Running time: 95 minutes

When audiences walk into a film titled Cocaine Bear, they know exactly what they’re getting. A bear high on cocaine running about a park for an hour and a half. It’s an over-the-top, gory, and dumb action flick centred around a bear getting accidentally addicted to cocaine.

While it is technically based on a true story (a bear did indeed ingest large amounts of cocaine in 1985), what happens afterwards is a fictional tale. In real life, the bear overdosed and died. Its body now sits stuffed in a mall in Kentucky, lovingly called “Pablo Escobear”. In the film, nothing of the sort happens. Instead of overindulging itself and meeting a swift, tragic end, the bear roams around a national park on a glorious killing spree, in a desperate search for more of that sweet, sweet powder. Here it feels appropriate to note that the bear in the film was CGI, and no real bears ingested copious amounts of cocaine during the making of the film...

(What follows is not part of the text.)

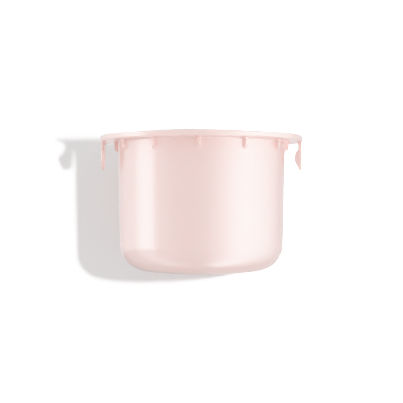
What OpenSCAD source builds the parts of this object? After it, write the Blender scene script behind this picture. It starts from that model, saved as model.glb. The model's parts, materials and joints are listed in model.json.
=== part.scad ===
// Snap-in inner pot for a small jar or warmer: a round cup with a wide thin flange,
// a ring of small fins under the flange, two tongues that hang from the flange's
// edge, and a peel-off foil seal with a lift tab.
// The origin is at the middle of the pot's bottom, +Z is up, millimetres.

/* [Pot] */
// Overall diameter of the flange
rim_d = 58; // [50:0.5:75]
// Height of the pot from its bottom to the top of the flange
pot_h = 38.2; // [26:0.2:60]
// How far the flange stands out from the wall under it
ledge = 5; // [4:0.1:8]
// Draft of the wall, in degrees from upright
draft = 1.2; // [0:0.1:3]
// Thickness of the wall
wall = 1.2; // [0.8:0.1:2.4]
// Thickness of the bottom
base_t = 1.2; // [0.8:0.1:2.4]
// Outer radius of the corner between wall and bottom
corner_r = 7.5; // [3:0.5:12]
// Radius of the bead round the mouth, on the inside edge
mouth_r = 0.4; // [0.2:0.1:0.6]

/* [Flange] */
// Thickness of the flange
flange_t = 1.5; // [1.2:0.1:3]
// Radius of the flange's rounded outer edges
edge_r = 0.35; // [0.1:0.05:0.5]

/* [Fins] */
// Number of fins under the flange
fin_n = 12; // [4:2:24]
// Thickness of a fin
fin_t = 0.9; // [0.6:0.1:2]
// How far a fin stands out from the wall
fin_out = 1.3; // [0.6:0.1:2]
// Height of a fin below the flange
fin_h = 3.1; // [2:0.1:6]
// Height of the sloping foot at the lower end of a fin
fin_foot = 1.2; // [0.4:0.1:2]

/* [Tongues] */
// Thickness of a tongue
tongue_t = 0.9; // [0.8:0.05:1.2]
// How far a tongue's outer face stays back from the flange's edge
tongue_inset = 0.2; // [0.1:0.05:0.5]
// Width of a tongue's stem
tongue_w = 3.2; // [2.4:0.1:4.4]
// How far a tongue hangs below the flange
tongue_h = 8; // [7.4:0.1:12]
// Gap between the top of the stem and the flange
tongue_gap = 0.15; // [0.1:0.05:0.3]
// Radial clearance round the rounded root in its groove
root_clear = 0.05; // [0.03:0.01:0.1]
// Clearance at each end of the rounded root
root_end_clear = 0.1; // [0.05:0.05:0.3]
// Sideways reach of the catch, from the middle of the stem
catch_out = 6.1; // [5:0.1:8]
// Depth of the middle of the catch below the flange
catch_z = 4.2; // [3.8:0.1:5]
// Radius of the catch's nose
catch_r = 1.9; // [1:0.1:2]
// Radius of the hollow where the catch leaves the stem
hollow_r = 0.5; // [0.3:0.1:0.8]
// Depth of that hollow's centre below the flange
hollow_z = 1.2; // [0.8:0.1:1.4]
// Radius of the tongue's tip
tip_r = 1.1; // [0.6:0.1:1.6]
// Sideways place of the tip, from the middle of the stem
tip_side = 0.5; // [0:0.1:2]
// Depth of the shoulder below the flange, on the side away from the catch
shoulder_z = 5.2; // [3:0.1:5.8]
// Radius of that shoulder
shoulder_r = 1; // [0.3:0.1:1.2]

/* [Seal] */
// Thickness of the foil seal
foil_t = 0.2; // [0.1:0.05:0.4]
// How far the foil stays back from the flange's edge
foil_inset = 0.4; // [0.2:0.1:2]
// Thickness of the lift tab
tab_t = 0.2; // [0.1:0.05:0.4]
// Gap between the foil and the tab that lies on it
tab_gap = 0.05; // [0.02:0.01:0.1]
// How far the tab stays back from the foil's edge
tab_inset = 0.6; // [0.2:0.1:2]
// Distance of the tab's fold line from the middle of the pot
tab_fold = 2.5; // [0:0.5:12]

/* [Hidden] */
$fn = 96;

pink = [0.97, 0.86, 0.85];
silver = [0.80, 0.81, 0.83];

rim_r = rim_d / 2;
body_r = rim_r - ledge;             // outer face of the wall at the flange
under_z = pot_h - flange_t;         // underside of the flange
tongue_r = rim_r - tongue_inset;    // outer face of a tongue
tongue_mid_r = tongue_r - tongue_t / 2; // middle of a tongue's thickness
root_r = tongue_t / 2;              // radius of the rounded root
groove_r = root_r + root_clear;
foil_r = rim_r - foil_inset;
foil_top = pot_h + foil_t;
tab_r = foil_r - tab_inset;
tab_z = foil_top + tab_gap + tab_t / 2;
past = 1;                           // how far cutters run past a face
far = 2 * rim_r;                    // longer than anything cut at the rim

// Radius of a drafted wall that is top_r wide at top_z, at the height z
function wall_at(top_r, top_z, z) = top_r - (top_z - z) * tan(draft);

// Section of a solid cup from z0 up to top_z: a drafted wall and a round corner
module cup_section(top_r, top_z, z0, r) {
    touch_z = z0 + r * (1 - sin(draft));
    touch_r = wall_at(top_r, top_z, touch_z);
    centre_r = touch_r - r * cos(draft);
    polygon([[0, z0], [centre_r, z0], [centre_r, z0 + r],
             [touch_r, touch_z], [top_r, top_z], [0, top_z]]);
    translate([centre_r, z0 + r]) circle(r);
}

// Section of the flange: a plate with a rounded outer edge
module flange_section() {
    translate([0, under_z]) square([rim_r - edge_r, flange_t]);
    translate([rim_r - 2 * edge_r, under_z + edge_r])
        square([2 * edge_r, flange_t - 2 * edge_r]);
    for (z = [under_z + edge_r, pot_h - edge_r])
        translate([rim_r - edge_r, z]) circle(edge_r, $fn = 32);
}

// Section of the mouth's rounded inner edge, which the cavity leaves standing
module mouth_cutter() {
    mouth = body_r - wall;
    difference() {
        translate([0, pot_h - mouth_r]) square([mouth + mouth_r, mouth_r + past]);
        translate([mouth + mouth_r, pot_h - mouth_r]) circle(mouth_r, $fn = 32);
    }
}

// The turned shell: body and flange, hollow and open at the top
module shell() {
    rotate_extrude() difference() {
        union() {
            intersection() {
                cup_section(body_r, under_z + edge_r, 0, corner_r);
                square([rim_r, pot_h]);
            }
            flange_section();
        }
        intersection() {
            cup_section(body_r - wall, pot_h + past, base_t, corner_r - wall);
            square([rim_r, pot_h + 2 * past]);
        }
        mouth_cutter();
    }
}

// One fin along +X: upright outer edge and a sloping foot that runs into the wall
module fin() {
    foot_z = under_z - fin_h;
    root = wall_at(body_r, under_z, foot_z) - wall / 2;
    edge = body_r + fin_out;
    rotate([90, 0, 0]) translate([0, 0, -fin_t / 2]) linear_extrude(fin_t)
        polygon([[root, foot_z], [body_r, foot_z], [edge, foot_z + fin_foot],
                 [edge, under_z + flange_t / 4], [root, under_z + flange_t / 4]]);
}

// Groove for a tongue's root, open downwards and outwards, for the tongue at +X
module root_groove() {
    width = tongue_w + 2 * root_end_clear;
    translate([tongue_mid_r, 0, under_z]) {
        rotate([90, 0, 0]) cylinder(r = groove_r, h = width, center = true);
        translate([0, -width / 2, -past]) cube([past * 2, width, past + groove_r]);
    }
}

module cup() {
    color(pink) difference() {
        union() {
            shell();
            for (i = [0 : fin_n - 1]) rotate([0, 0, i * 360 / fin_n]) fin();
        }
        for (a = [0, 180]) rotate([0, 0, a]) root_groove();
    }
}

// Points along an arc from angle a0 to angle a1
function arc(centre, r, a0, a1, steps = 12) =
    [for (i = [0 : steps]) let (a = a0 + (a1 - a0) * i / steps)
        centre + r * [cos(a), sin(a)]];

// Angle at which a straight side leaves circle p for circle q, both on its left
function leave_angle(p, rp, q, rq) =
    atan2(q[1] - p[1], q[0] - p[0]) - acos((rp - rq) / norm(q - p));

// Outline of a tongue, seen from outside: x is sideways, y is up, 0 at the flange.
// It runs down the stem, round the shoulder, tip and nose, along the catch's top
// and up through the hollow.
module tongue_outline() {
    half = tongue_w / 2;
    shoulder = [shoulder_r - half, -shoulder_z];
    tip = [tip_side, tip_r - tongue_h];
    nose = [catch_out - catch_r, -catch_z];
    hollow = [half + hollow_r, -hollow_z];
    to_nose_mid = nose - hollow;
    top_slope = atan2(to_nose_mid[1], to_nose_mid[0])
        + asin((hollow_r + catch_r) / norm(to_nose_mid));
    to_tip = leave_angle(shoulder, shoulder_r, tip, tip_r);
    to_nose = leave_angle(tip, tip_r, nose, catch_r);
    to_top = top_slope + 90;
    polygon(concat([[-half, -tongue_gap]],
                   arc(shoulder, shoulder_r, -180, to_tip),
                   arc(tip, tip_r, to_tip, to_nose),
                   arc(nose, catch_r, to_nose, to_top),
                   arc(hollow, hollow_r, to_top + 180, 180),
                   [[half, -tongue_gap]]));
}

// A tongue at +X: its outline cut from the flange's own cylinder, on a rounded root
module tongue() {
    intersection() {
        union() {
            translate([tongue_mid_r - tongue_t, 0, under_z])
                rotate([90, 0, 90]) linear_extrude(2 * tongue_t) tongue_outline();
            translate([tongue_mid_r, 0, under_z]) rotate([90, 0, 0])
                cylinder(r = root_r, h = tongue_w, center = true, $fn = 48);
        }
        difference() {
            cylinder(r = tongue_r, h = pot_h);
            translate([0, 0, -past])
                cylinder(r = tongue_r - tongue_t, h = under_z + past);
        }
    }
}

module tongue_right() {
    color(pink) tongue();
}

module tongue_left() {
    color(pink) rotate([0, 0, 180]) tongue();
}

module seal_foil() {
    color(silver) translate([0, 0, pot_h]) cylinder(r = foil_r, h = foil_t);
}

// Half-moon tab that lies on the back of the foil, with a rounded fold line
module pull_tab() {
    half = sqrt(tab_r * tab_r - tab_fold * tab_fold) - tab_t;
    color(silver) {
        intersection() {
            translate([0, 0, tab_z - tab_t / 2]) cylinder(r = tab_r, h = tab_t);
            translate([-far, tab_fold, 0]) cube([2 * far, far, pot_h + far]);
        }
        translate([0, tab_fold, tab_z]) rotate([0, 90, 0])
            cylinder(r = tab_t / 2, h = 2 * half, center = true, $fn = 24);
    }
}

cup();
tongue_right();
tongue_left();
seal_foil();
pull_tab();
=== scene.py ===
"""Looks of a small moulded inner pot with a peel-off foil seal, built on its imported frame.

Every piece is a closed surface worked out on a grid with numpy: the pot is a turned
profile whose wall swells into fins, a tongue is a rounded outline wrapped on the
flange's cylinder, and the seal and its tab are thin plates of foil. Lengths of the
pieces are in millimetres and become metres in ClosedGrid.build; the studio's lengths
are in metres.
"""
import json
import logging
import math
from dataclasses import dataclass
from enum import Enum
from typing import Any, Optional, Sequence, Union

import bmesh
import bpy
import numpy as np
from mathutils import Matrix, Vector


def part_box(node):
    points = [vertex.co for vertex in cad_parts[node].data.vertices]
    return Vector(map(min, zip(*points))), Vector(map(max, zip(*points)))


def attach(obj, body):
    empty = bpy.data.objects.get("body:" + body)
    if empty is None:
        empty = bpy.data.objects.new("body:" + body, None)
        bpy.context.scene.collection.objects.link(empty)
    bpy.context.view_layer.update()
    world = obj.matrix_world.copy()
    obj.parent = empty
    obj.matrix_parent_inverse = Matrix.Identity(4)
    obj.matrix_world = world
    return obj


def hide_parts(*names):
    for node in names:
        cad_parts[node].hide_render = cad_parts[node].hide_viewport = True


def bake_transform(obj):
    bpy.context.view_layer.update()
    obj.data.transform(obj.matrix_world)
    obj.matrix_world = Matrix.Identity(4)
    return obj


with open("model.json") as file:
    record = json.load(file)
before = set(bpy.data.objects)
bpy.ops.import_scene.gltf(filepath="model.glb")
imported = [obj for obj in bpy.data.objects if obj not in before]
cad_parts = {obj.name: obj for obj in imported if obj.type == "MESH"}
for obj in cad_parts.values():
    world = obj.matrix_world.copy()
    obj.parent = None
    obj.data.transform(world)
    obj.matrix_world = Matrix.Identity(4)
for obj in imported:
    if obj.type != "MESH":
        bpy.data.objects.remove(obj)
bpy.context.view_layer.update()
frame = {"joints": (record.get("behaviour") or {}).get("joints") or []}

MM = 0.001
TURN = 2.0 * math.pi
NO_LENGTH = 1e-9
SAME_PLACE = 1e-6
LOG = logging.getLogger("pot")

Array = np.ndarray
Numbers = Union[float, Array]
Pair = tuple[float, float]
Colour = tuple[float, float, float]


class Body(Enum):
    """Rigid bodies of the frame that pieces ride on."""

    POT = "pot"
    RIGHT_TONGUE = "right_tongue"
    LEFT_TONGUE = "left_tongue"
    SEAL = "seal"
    TAB = "tab"


class Slot(Enum):
    """Material slots of the record."""

    PINK_PLASTIC = "pink_plastic"
    SEAL_FOIL = "seal_foil"
    TAB_FOIL = "tab_foil"


class Side(Enum):
    """Which side of the pot a tongue hangs on: its sign along X."""

    RIGHT = 1
    LEFT = -1


# ---------------------------------------------------------------- numbers and curves

def smooth_step(x: Array, low: float, high: float) -> Array:
    """Eased ramp from 0 at low to 1 at high: 3 t squared less 2 t cubed.

    Args:
        x: values to ease.
        low: value where the ramp starts.
        high: value where the ramp ends.

    Returns:
        Values from 0 to 1, shaped as x.
    """
    t = np.clip((np.asarray(x, float) - low) / (high - low), 0.0, 1.0)
    return t * t * (3.0 - 2.0 * t)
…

Despite being about a high bear on a killing spree, this film is surprisingly emotional in places

Cocaine Bear largely balances horror and comedy, though goes in more for the comedy. The moments of action are mostly well-telegraphed jump scares, as the film doesn’t try to hide the fact that its monster is a nearly 200-pound bear - but this does come off as a bit of an afterthought, at times. The comedy, on the other hand, while not aggressively hilarious, is funny. It takes longer than it should to get started - with the first half spending a bit too much time establishing the cast of park goers - but the second half is much more full of cheesy and over-the-top laughs

The cast, for the most part, understand that they’re in a B horror-comedy, and don’t take themselves too seriously. Standouts include Margo Martindale as the park ranger Liz, Alden Ehrenreich as Eddie Dentwood, and Jesse Tyler Ferguson animal rights activist Peter, all of which fit the bill perfectly. 

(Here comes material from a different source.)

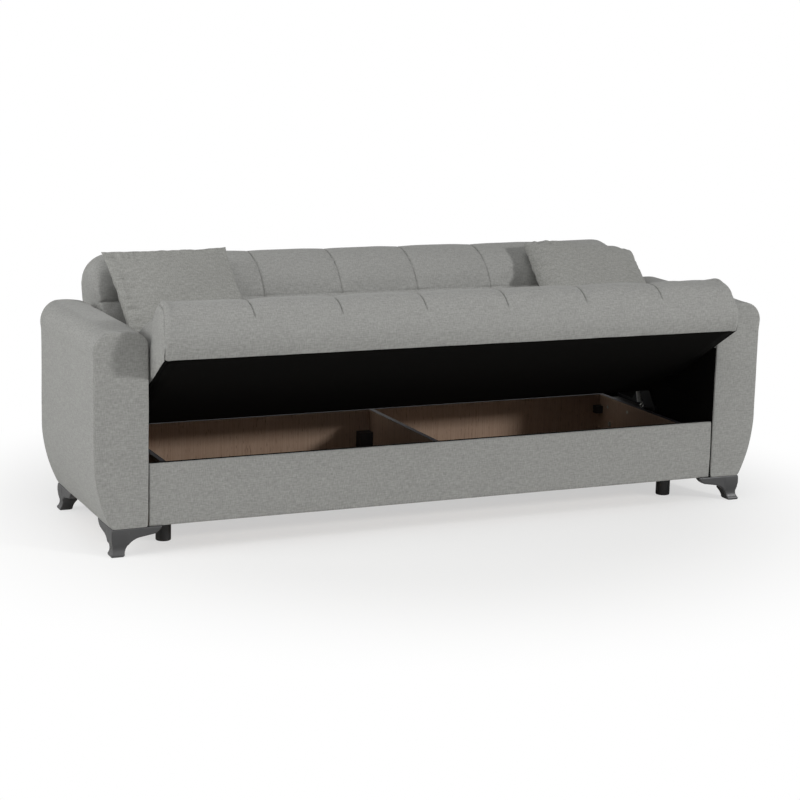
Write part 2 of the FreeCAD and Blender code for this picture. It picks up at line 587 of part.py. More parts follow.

Despite being about a high bear on a killing spree, and leaning into the gory comedy that ensues from that, this film is surprisingly emotional in places. Isiah Whitlock Jr’s character, Bob, a policeman who is trying to track the drugs, has a genuinely sad journey throughout, which is more than is to be expected for a flick called Cocaine Bear.

But in the end, audiences get the exact thing they went in for: a film that never takes itself or its premise seriously, and delivers some laughs in the process. And really, in an entertainment landscape of seemingly endless franchises, maybe this is just what’s needed.